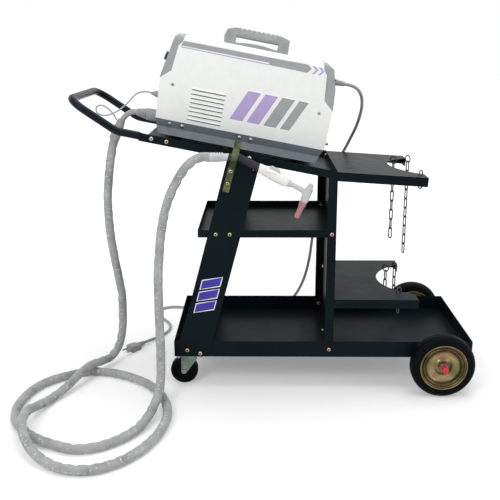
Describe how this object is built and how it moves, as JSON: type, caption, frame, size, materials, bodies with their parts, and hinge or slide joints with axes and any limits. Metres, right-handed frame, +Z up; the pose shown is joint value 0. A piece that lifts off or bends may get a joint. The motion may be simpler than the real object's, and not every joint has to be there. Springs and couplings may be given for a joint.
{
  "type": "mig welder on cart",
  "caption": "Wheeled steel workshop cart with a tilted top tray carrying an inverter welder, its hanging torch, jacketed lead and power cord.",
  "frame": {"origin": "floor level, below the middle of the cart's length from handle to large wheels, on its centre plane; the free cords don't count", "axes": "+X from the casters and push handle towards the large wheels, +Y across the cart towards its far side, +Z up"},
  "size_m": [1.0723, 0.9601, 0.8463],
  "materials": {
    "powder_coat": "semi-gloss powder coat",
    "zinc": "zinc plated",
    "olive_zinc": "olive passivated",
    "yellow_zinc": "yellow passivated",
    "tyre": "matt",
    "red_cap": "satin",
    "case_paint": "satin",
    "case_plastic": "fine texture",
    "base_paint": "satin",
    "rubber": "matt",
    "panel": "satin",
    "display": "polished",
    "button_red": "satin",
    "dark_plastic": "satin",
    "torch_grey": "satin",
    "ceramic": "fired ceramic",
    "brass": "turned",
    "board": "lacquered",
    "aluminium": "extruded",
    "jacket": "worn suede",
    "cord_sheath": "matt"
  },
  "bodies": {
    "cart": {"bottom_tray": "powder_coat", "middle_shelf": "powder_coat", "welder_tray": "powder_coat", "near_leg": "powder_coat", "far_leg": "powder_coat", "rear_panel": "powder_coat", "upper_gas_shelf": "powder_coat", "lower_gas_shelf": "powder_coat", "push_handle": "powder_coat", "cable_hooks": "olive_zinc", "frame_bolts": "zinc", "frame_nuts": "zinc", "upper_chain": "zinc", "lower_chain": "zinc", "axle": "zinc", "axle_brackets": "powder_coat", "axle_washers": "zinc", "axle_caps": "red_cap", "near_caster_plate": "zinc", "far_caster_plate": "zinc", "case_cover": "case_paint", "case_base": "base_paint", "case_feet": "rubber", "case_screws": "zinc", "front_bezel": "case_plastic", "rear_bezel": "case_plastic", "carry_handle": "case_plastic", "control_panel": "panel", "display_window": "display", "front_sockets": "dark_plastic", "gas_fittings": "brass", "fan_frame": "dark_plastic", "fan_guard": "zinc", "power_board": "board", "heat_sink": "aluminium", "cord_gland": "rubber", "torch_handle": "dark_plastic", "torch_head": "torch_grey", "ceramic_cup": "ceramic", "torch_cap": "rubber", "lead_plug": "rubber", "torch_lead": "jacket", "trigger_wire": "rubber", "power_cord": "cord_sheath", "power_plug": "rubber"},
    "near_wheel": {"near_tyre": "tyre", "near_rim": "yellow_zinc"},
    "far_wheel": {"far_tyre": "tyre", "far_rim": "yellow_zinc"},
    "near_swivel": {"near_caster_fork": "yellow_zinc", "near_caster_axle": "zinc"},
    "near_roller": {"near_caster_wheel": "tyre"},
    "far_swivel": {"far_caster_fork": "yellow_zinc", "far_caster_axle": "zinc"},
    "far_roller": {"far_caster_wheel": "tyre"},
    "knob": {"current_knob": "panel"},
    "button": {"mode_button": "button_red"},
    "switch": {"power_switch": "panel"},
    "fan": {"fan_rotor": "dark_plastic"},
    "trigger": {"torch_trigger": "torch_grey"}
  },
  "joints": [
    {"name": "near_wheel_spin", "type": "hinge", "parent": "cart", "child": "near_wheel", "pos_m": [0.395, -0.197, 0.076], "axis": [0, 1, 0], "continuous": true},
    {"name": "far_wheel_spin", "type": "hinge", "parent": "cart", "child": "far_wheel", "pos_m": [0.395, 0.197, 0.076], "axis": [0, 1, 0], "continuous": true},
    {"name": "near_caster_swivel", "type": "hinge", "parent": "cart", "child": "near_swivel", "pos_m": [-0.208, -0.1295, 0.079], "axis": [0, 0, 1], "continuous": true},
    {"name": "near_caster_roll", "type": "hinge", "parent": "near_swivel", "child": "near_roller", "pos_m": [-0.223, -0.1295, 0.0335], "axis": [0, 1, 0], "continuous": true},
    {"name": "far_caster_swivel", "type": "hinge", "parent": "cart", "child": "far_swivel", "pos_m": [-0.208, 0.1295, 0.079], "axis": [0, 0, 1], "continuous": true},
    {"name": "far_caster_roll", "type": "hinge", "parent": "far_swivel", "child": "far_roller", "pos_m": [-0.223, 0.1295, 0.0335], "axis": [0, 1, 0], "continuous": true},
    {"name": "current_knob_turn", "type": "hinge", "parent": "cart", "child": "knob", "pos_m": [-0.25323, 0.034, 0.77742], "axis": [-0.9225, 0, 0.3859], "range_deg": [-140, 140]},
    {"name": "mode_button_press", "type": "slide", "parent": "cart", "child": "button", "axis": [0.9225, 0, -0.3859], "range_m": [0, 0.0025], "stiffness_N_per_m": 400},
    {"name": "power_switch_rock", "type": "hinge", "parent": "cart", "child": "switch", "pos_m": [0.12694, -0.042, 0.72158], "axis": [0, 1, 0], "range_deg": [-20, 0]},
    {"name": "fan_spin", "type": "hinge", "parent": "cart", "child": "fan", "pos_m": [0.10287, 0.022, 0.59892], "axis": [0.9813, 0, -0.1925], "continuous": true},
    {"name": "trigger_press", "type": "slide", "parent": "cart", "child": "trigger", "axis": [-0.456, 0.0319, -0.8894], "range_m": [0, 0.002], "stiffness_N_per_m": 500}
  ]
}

++++

Work to do -
Each line above must be reproduced exactly as it stands.

Answer to this task -
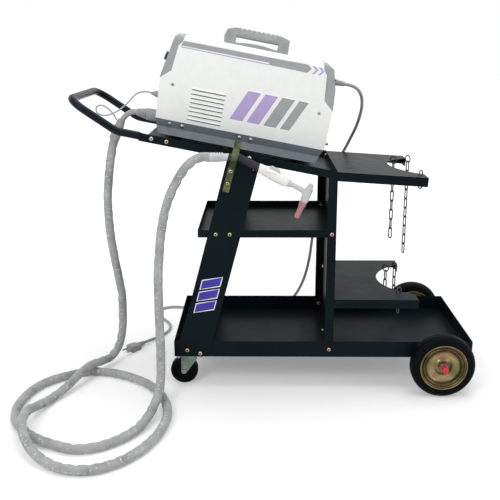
Describe how this object is built and how it moves, as JSON: type, caption, frame, size, materials, bodies with their parts, and hinge or slide joints with axes and any limits. Metres, right-handed frame, +Z up; the pose shown is joint value 0. A piece that lifts off or bends may get a joint. The motion may be simpler than the real object's, and not every joint has to be there. Springs and couplings may be given for a joint.
{
  "type": "mig welder on cart",
  "caption": "Wheeled steel workshop cart with a tilted top tray carrying an inverter welder, its hanging torch, jacketed lead and power cord.",
  "frame": {"origin": "floor level, below the middle of the cart's length from handle to large wheels, on its centre plane; the free cords don't count", "axes": "+X from the casters and push handle towards the large wheels, +Y across the cart towards its far side, +Z up"},
  "size_m": [1.0723, 0.9601, 0.8463],
  "materials": {
    "powder_coat": "semi-gloss powder coat",
    "zinc": "zinc plated",
    "olive_zinc": "olive passivated",
    "yellow_zinc": "yellow passivated",
    "tyre": "matt",
    "red_cap": "satin",
    "case_paint": "satin",
    "case_plastic": "fine texture",
    "base_paint": "satin",
    "rubber": "matt",
    "panel": "satin",
    "display": "polished",
    "button_red": "satin",
    "dark_plastic": "satin",
    "torch_grey": "satin",
    "ceramic": "fired ceramic",
    "brass": "turned",
    "board": "lacquered",
    "aluminium": "extruded",
    "jacket": "worn suede",
    "cord_sheath": "matt"
  },
  "bodies": {
    "cart": {"bottom_tray": "powder_coat", "middle_shelf": "powder_coat", "welder_tray": "powder_coat", "near_leg": "powder_coat", "far_leg": "powder_coat", "rear_panel": "powder_coat", "upper_gas_shelf": "powder_coat", "lower_gas_shelf": "powder_coat", "push_handle": "powder_coat", "cable_hooks": "olive_zinc", "frame_bolts": "zinc", "frame_nuts": "zinc", "upper_chain": "zinc", "lower_chain": "zinc", "axle": "zinc", "axle_brackets": "powder_coat", "axle_washers": "zinc", "axle_caps": "red_cap", "near_caster_plate": "zinc", "far_caster_plate": "zinc", "case_cover": "case_paint", "case_base": "base_paint", "case_feet": "rubber", "case_screws": "zinc", "front_bezel": "case_plastic", "rear_bezel": "case_plastic", "carry_handle": "case_plastic", "control_panel": "panel", "display_window": "display", "front_sockets": "dark_plastic", "gas_fittings": "brass", "fan_frame": "dark_plastic", "fan_guard": "zinc", "power_board": "board", "heat_sink": "aluminium", "cord_gland": "rubber", "torch_handle": "dark_plastic", "torch_head": "torch_grey", "ceramic_cup": "ceramic", "torch_cap": "rubber", "lead_plug": "rubber", "torch_lead": "jacket", "trigger_wire": "rubber", "power_cord": "cord_sheath", "power_plug": "rubber"},
    "near_wheel": {"near_tyre": "tyre", "near_rim": "yellow_zinc"},
    "far_wheel": {"far_tyre": "tyre", "far_rim": "yellow_zinc"},
    "near_swivel": {"near_caster_fork": "yellow_zinc", "near_caster_axle": "zinc"},
    "near_roller": {"near_caster_wheel": "tyre"},
    "far_swivel": {"far_caster_fork": "yellow_zinc", "far_caster_axle": "zinc"},
    "far_roller": {"far_caster_wheel": "tyre"},
    "knob": {"current_knob": "panel"},
    "button": {"mode_button": "button_red"},
    "switch": {"power_switch": "panel"},
    "fan": {"fan_rotor": "dark_plastic"},
    "trigger": {"torch_trigger": "torch_grey"}
  },
  "joints": [
    {"name": "near_wheel_spin", "type": "hinge", "parent": "cart", "child": "near_wheel", "pos_m": [0.395, -0.197, 0.076], "axis": [0, 1, 0], "continuous": true},
    {"name": "far_wheel_spin", "type": "hinge", "parent": "cart", "child": "far_wheel", "pos_m": [0.395, 0.197, 0.076], "axis": [0, 1, 0], "continuous": true},
    {"name": "near_caster_swivel", "type": "hinge", "parent": "cart", "child": "near_swivel", "pos_m": [-0.208, -0.1295, 0.079], "axis": [0, 0, 1], "continuous": true},
    {"name": "near_caster_roll", "type": "hinge", "parent": "near_swivel", "child": "near_roller", "pos_m": [-0.223, -0.1295, 0.0335], "axis": [0, 1, 0], "continuous": true},
    {"name": "far_caster_swivel", "type": "hinge", "parent": "cart", "child": "far_swivel", "pos_m": [-0.208, 0.1295, 0.079], "axis": [0, 0, 1], "continuous": true},
    {"name": "far_caster_roll", "type": "hinge", "parent": "far_swivel", "child": "far_roller", "pos_m": [-0.223, 0.1295, 0.0335], "axis": [0, 1, 0], "continuous": true},
    {"name": "current_knob_turn", "type": "hinge", "parent": "cart", "child": "knob", "pos_m": [-0.25323, 0.034, 0.77742], "axis": [-0.9225, 0, 0.3859], "range_deg": [-140, 140]},
    {"name": "mode_button_press", "type": "slide", "parent": "cart", "child": "button", "axis": [0.9225, 0, -0.3859], "range_m": [0, 0.0025], "stiffness_N_per_m": 400},
    {"name": "power_switch_rock", "type": "hinge", "parent": "cart", "child": "switch", "pos_m": [0.12694, -0.042, 0.72158], "axis": [0, 1, 0], "range_deg": [-20, 0]},
    {"name": "fan_spin", "type": "hinge", "parent": "cart", "child": "fan", "pos_m": [0.10287, 0.022, 0.59892], "axis": [0.9813, 0, -0.1925], "continuous": true},
    {"name": "trigger_press", "type": "slide", "parent": "cart", "child": "trigger", "axis": [-0.456, 0.0319, -0.8894], "range_m": [0, 0.002], "stiffness_N_per_m": 500}
  ]
}